WORK TO DO ::
Pull out of the data below the stretch of lines bounded by the one containing "const FLOOR = [0, 0, 1];" and the one containing "before = set(bpy.data.objects)", both bounds included, unchanged.

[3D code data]
· · ·

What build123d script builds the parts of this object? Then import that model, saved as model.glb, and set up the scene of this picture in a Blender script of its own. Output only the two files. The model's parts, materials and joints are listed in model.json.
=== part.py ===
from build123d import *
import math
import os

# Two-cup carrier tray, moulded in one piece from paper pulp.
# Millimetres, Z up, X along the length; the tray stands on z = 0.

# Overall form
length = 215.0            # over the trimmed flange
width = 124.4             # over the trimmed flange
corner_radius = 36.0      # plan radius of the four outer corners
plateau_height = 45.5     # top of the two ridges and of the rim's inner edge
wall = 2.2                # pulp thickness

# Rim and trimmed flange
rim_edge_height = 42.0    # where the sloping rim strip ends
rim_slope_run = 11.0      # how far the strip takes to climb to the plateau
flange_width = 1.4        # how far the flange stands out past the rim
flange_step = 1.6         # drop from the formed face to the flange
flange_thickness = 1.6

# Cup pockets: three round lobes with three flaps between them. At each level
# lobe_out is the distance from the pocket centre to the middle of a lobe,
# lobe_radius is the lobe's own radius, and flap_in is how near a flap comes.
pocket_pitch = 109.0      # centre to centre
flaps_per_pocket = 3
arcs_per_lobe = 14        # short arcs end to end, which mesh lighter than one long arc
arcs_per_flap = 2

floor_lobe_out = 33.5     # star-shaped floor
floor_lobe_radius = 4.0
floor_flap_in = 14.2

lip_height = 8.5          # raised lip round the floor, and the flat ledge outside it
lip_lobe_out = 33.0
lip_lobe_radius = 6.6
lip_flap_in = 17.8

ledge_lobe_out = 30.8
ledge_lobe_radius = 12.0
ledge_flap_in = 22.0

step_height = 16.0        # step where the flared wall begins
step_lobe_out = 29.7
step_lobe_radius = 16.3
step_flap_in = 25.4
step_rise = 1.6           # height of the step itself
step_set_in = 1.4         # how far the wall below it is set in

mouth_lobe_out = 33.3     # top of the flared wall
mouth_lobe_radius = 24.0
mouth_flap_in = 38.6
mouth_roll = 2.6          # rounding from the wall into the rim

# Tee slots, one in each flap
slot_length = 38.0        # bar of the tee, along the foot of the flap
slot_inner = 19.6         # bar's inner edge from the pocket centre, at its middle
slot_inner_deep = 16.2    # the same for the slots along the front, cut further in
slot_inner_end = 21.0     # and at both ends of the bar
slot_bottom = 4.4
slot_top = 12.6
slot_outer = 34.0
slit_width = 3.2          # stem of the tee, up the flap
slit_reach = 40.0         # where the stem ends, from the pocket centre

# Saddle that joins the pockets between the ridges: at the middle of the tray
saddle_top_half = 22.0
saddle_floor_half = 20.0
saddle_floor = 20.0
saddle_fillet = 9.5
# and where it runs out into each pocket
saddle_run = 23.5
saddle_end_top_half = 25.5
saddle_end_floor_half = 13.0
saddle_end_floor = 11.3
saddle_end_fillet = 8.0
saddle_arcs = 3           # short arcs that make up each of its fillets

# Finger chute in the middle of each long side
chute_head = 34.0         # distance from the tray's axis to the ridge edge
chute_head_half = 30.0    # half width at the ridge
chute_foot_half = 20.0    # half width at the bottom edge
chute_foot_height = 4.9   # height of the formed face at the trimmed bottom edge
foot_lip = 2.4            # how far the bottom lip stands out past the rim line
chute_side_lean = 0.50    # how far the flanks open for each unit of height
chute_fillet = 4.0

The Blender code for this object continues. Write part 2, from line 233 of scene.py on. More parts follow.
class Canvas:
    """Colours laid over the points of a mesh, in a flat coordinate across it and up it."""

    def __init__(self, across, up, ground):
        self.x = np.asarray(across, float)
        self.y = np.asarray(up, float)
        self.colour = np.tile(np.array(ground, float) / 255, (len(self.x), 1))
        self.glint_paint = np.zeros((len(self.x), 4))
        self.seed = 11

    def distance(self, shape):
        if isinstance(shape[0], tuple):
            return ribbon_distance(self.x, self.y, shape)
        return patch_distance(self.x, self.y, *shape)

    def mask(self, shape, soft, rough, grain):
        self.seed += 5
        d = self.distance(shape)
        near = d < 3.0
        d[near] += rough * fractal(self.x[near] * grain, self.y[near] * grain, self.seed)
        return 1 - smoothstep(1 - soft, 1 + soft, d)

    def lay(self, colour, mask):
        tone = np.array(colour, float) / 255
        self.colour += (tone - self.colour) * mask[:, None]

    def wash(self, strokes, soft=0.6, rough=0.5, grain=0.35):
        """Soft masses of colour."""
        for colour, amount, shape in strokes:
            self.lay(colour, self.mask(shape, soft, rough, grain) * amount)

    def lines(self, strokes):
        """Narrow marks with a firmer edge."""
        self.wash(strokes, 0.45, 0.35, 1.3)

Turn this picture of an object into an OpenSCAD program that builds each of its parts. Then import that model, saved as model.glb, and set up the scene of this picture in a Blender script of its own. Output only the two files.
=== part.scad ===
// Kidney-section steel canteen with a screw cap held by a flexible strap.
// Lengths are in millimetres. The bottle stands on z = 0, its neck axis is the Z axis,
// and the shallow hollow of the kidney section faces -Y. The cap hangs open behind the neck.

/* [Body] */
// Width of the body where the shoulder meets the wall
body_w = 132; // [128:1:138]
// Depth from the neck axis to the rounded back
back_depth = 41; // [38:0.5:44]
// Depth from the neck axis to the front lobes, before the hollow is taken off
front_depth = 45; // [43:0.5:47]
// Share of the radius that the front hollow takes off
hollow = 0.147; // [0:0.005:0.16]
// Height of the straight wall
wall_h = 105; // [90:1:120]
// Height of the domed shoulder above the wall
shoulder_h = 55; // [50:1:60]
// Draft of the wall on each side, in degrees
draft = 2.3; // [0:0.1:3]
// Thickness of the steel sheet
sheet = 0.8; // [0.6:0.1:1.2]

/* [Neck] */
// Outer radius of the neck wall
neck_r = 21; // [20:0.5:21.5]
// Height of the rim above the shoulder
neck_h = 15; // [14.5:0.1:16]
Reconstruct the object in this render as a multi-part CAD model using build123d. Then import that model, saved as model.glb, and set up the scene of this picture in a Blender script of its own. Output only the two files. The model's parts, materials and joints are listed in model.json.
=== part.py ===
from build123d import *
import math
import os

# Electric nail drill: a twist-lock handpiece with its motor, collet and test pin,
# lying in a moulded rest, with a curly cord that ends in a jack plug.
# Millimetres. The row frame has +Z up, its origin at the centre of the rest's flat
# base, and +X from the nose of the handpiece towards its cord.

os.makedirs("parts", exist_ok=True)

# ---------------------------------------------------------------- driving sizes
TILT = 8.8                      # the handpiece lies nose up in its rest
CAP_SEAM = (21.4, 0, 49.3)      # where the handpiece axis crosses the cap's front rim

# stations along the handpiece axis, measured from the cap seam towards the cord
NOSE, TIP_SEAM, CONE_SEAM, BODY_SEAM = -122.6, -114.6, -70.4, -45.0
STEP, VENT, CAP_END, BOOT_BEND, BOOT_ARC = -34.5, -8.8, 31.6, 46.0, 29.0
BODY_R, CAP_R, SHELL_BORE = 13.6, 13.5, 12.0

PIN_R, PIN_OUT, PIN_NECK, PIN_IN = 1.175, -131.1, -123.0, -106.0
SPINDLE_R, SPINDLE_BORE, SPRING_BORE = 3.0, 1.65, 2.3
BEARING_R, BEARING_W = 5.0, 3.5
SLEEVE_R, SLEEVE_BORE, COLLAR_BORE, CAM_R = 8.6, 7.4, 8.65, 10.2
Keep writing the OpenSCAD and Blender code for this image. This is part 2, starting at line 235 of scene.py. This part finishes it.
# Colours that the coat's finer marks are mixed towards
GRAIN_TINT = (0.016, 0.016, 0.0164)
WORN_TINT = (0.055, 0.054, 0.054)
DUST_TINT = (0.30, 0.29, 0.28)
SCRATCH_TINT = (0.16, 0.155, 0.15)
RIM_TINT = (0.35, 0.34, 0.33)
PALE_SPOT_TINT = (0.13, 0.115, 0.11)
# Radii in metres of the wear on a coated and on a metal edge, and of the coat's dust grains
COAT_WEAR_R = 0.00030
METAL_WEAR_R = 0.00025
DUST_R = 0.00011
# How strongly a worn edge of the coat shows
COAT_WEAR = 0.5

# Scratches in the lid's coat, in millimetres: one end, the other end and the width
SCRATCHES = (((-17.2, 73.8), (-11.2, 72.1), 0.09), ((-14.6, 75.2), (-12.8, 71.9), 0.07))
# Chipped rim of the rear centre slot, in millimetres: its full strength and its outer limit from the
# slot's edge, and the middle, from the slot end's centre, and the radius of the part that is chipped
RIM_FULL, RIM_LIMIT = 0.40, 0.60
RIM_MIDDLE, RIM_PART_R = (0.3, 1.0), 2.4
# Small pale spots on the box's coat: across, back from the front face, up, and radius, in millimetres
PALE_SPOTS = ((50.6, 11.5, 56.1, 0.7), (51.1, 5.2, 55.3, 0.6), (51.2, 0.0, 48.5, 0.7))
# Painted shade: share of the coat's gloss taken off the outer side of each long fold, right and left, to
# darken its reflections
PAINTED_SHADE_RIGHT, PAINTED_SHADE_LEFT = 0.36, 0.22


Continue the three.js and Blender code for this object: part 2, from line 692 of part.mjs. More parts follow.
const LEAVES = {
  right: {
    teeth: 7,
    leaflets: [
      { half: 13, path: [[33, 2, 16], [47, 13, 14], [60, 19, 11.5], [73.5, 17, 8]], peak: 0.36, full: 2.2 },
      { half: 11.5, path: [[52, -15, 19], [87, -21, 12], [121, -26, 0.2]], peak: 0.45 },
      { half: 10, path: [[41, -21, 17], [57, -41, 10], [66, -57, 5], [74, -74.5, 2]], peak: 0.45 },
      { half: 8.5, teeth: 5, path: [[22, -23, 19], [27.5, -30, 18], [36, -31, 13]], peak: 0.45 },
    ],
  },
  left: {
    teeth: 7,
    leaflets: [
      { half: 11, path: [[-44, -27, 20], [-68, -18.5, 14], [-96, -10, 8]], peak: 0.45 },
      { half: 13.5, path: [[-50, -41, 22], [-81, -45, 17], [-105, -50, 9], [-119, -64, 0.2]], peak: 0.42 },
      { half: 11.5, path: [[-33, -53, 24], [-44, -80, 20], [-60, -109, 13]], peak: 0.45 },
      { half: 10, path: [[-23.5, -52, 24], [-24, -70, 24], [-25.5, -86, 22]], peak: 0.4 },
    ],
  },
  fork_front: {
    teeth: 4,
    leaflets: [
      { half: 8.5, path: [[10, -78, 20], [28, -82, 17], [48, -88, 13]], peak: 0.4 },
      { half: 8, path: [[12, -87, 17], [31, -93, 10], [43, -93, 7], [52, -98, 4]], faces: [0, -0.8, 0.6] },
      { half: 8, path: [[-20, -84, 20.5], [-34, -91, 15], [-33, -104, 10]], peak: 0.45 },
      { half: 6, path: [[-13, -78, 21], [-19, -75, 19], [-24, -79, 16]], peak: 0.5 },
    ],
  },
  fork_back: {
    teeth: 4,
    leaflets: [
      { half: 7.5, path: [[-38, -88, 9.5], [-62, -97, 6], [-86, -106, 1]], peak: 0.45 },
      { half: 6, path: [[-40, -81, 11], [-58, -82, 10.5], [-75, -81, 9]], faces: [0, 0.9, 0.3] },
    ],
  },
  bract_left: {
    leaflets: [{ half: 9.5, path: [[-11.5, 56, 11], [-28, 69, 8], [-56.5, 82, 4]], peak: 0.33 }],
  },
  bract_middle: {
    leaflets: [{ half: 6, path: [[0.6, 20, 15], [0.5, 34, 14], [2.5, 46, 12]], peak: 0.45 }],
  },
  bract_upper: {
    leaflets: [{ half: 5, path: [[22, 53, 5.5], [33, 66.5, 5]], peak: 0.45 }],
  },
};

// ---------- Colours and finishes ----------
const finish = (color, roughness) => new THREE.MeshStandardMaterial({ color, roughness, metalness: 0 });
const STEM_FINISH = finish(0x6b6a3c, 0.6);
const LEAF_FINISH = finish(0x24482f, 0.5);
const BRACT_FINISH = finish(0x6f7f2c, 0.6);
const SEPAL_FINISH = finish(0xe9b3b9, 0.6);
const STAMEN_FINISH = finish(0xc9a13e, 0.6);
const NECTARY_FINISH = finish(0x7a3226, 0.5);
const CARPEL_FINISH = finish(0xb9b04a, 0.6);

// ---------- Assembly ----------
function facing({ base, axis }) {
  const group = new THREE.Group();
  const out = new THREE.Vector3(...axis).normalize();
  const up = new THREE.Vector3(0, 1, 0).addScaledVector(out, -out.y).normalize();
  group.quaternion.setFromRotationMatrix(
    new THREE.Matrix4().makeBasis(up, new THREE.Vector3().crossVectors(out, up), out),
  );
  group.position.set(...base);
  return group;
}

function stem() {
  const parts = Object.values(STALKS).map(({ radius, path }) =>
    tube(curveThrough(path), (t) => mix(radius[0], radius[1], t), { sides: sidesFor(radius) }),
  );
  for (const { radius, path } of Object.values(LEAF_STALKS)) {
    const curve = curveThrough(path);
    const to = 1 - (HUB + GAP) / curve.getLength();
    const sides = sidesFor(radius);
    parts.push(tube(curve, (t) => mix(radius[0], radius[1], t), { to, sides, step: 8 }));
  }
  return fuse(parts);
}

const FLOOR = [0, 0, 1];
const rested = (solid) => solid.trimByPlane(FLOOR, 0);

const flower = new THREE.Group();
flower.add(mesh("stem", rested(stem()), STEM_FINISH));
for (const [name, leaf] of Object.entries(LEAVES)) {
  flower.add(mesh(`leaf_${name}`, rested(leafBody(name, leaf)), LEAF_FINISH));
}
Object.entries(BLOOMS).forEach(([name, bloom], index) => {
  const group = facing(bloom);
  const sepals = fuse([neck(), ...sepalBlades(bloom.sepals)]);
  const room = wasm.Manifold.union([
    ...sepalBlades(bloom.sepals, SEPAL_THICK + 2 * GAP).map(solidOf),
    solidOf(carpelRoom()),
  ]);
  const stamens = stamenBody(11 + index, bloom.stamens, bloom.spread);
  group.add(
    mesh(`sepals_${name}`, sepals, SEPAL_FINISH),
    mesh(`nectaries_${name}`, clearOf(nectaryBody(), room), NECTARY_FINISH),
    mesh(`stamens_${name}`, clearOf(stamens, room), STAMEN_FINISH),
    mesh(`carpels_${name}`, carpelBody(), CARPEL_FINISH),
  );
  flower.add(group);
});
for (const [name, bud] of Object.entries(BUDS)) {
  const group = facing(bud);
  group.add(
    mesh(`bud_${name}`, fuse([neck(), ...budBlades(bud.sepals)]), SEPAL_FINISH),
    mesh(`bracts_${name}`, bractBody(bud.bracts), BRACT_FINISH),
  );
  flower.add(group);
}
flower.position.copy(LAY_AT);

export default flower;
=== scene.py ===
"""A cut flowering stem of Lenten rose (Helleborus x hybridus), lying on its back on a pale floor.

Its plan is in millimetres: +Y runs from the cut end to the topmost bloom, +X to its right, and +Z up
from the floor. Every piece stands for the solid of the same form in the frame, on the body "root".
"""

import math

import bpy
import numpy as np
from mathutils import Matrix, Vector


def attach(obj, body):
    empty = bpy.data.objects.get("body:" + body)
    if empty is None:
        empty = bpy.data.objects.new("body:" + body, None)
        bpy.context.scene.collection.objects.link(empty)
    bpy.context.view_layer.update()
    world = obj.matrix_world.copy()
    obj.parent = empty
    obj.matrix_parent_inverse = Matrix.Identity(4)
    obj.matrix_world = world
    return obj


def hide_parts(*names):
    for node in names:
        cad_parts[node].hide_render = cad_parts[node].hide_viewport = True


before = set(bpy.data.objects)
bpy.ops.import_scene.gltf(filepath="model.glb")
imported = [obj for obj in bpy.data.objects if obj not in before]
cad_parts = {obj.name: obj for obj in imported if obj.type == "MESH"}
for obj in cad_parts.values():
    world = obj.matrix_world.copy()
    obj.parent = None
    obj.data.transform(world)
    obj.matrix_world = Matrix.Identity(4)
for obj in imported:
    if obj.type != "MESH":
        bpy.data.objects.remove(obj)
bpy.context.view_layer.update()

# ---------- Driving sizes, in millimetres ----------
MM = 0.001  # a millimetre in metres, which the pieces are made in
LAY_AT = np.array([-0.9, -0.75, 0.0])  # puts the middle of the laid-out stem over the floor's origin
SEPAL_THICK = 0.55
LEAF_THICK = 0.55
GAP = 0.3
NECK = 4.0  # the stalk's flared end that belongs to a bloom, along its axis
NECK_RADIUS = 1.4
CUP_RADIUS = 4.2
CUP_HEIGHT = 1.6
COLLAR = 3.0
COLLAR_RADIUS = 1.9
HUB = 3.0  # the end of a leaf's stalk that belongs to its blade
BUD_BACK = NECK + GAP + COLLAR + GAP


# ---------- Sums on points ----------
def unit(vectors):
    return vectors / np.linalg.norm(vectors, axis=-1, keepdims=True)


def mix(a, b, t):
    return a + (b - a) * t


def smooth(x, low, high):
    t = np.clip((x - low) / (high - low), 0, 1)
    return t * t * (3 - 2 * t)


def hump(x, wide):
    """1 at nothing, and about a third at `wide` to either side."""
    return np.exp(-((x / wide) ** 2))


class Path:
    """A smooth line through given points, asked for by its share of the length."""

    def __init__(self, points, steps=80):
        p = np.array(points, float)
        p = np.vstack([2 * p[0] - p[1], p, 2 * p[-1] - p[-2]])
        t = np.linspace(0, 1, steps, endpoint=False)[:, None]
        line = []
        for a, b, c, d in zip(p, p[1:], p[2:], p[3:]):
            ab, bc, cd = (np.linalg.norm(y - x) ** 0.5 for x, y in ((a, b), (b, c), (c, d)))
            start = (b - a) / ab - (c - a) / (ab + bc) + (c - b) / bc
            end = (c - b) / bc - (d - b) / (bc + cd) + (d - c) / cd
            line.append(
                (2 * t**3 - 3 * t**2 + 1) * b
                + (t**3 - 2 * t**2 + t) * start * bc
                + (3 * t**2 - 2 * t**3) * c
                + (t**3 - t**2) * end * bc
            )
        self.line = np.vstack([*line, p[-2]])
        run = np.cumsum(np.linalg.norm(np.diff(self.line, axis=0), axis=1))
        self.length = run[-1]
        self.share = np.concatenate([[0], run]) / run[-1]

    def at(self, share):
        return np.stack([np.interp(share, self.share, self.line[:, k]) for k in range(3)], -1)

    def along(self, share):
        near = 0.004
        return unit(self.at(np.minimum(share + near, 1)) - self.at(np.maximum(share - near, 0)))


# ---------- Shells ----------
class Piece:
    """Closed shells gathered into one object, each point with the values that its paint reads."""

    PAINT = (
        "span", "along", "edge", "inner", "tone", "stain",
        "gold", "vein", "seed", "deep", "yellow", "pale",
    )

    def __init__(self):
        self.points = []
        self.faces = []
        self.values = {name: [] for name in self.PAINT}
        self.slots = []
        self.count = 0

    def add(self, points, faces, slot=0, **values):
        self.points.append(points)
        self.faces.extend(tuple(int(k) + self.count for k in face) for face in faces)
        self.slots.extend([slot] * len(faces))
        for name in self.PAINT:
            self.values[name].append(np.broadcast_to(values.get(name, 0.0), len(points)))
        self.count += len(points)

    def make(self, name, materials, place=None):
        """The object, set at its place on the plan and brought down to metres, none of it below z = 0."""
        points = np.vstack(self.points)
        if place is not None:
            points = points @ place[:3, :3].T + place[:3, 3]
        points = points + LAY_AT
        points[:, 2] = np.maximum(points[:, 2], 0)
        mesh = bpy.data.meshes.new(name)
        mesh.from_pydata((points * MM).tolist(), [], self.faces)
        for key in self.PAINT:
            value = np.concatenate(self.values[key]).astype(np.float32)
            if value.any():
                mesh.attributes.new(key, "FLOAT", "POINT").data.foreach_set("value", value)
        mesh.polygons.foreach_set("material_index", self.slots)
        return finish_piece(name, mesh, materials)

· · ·

ANSWER BELOW ::
const FLOOR = [0, 0, 1];
const rested = (solid) => solid.trimByPlane(FLOOR, 0);

const flower = new THREE.Group();
flower.add(mesh("stem", rested(stem()), STEM_FINISH));
for (const [name, leaf] of Object.entries(LEAVES)) {
  flower.add(mesh(`leaf_${name}`, rested(leafBody(name, leaf)), LEAF_FINISH));
}
Object.entries(BLOOMS).forEach(([name, bloom], index) => {
  const group = facing(bloom);
  const sepals = fuse([neck(), ...sepalBlades(bloom.sepals)]);
  const room = wasm.Manifold.union([
    ...sepalBlades(bloom.sepals, SEPAL_THICK + 2 * GAP).map(solidOf),
    solidOf(carpelRoom()),
  ]);
  const stamens = stamenBody(11 + index, bloom.stamens, bloom.spread);
  group.add(
    mesh(`sepals_${name}`, sepals, SEPAL_FINISH),
    mesh(`nectaries_${name}`, clearOf(nectaryBody(), room), NECTARY_FINISH),
    mesh(`stamens_${name}`, clearOf(stamens, room), STAMEN_FINISH),
    mesh(`carpels_${name}`, carpelBody(), CARPEL_FINISH),
  );
  flower.add(group);
});
for (const [name, bud] of Object.entries(BUDS)) {
  const group = facing(bud);
  group.add(
    mesh(`bud_${name}`, fuse([neck(), ...budBlades(bud.sepals)]), SEPAL_FINISH),
    mesh(`bracts_${name}`, bractBody(bud.bracts), BRACT_FINISH),
  );
  flower.add(group);
}
flower.position.copy(LAY_AT);

export default flower;
=== scene.py ===
"""A cut flowering stem of Lenten rose (Helleborus x hybridus), lying on its back on a pale floor.

Its plan is in millimetres: +Y runs from the cut end to the topmost bloom, +X to its right, and +Z up
from the floor. Every piece stands for the solid of the same form in the frame, on the body "root".
"""

import math

import bpy
import numpy as np
from mathutils import Matrix, Vector


def attach(obj, body):
    empty = bpy.data.objects.get("body:" + body)
    if empty is None:
        empty = bpy.data.objects.new("body:" + body, None)
        bpy.context.scene.collection.objects.link(empty)
    bpy.context.view_layer.update()
    world = obj.matrix_world.copy()
    obj.parent = empty
    obj.matrix_parent_inverse = Matrix.Identity(4)
    obj.matrix_world = world
    return obj


def hide_parts(*names):
    for node in names:
        cad_parts[node].hide_render = cad_parts[node].hide_viewport = True


before = set(bpy.data.objects)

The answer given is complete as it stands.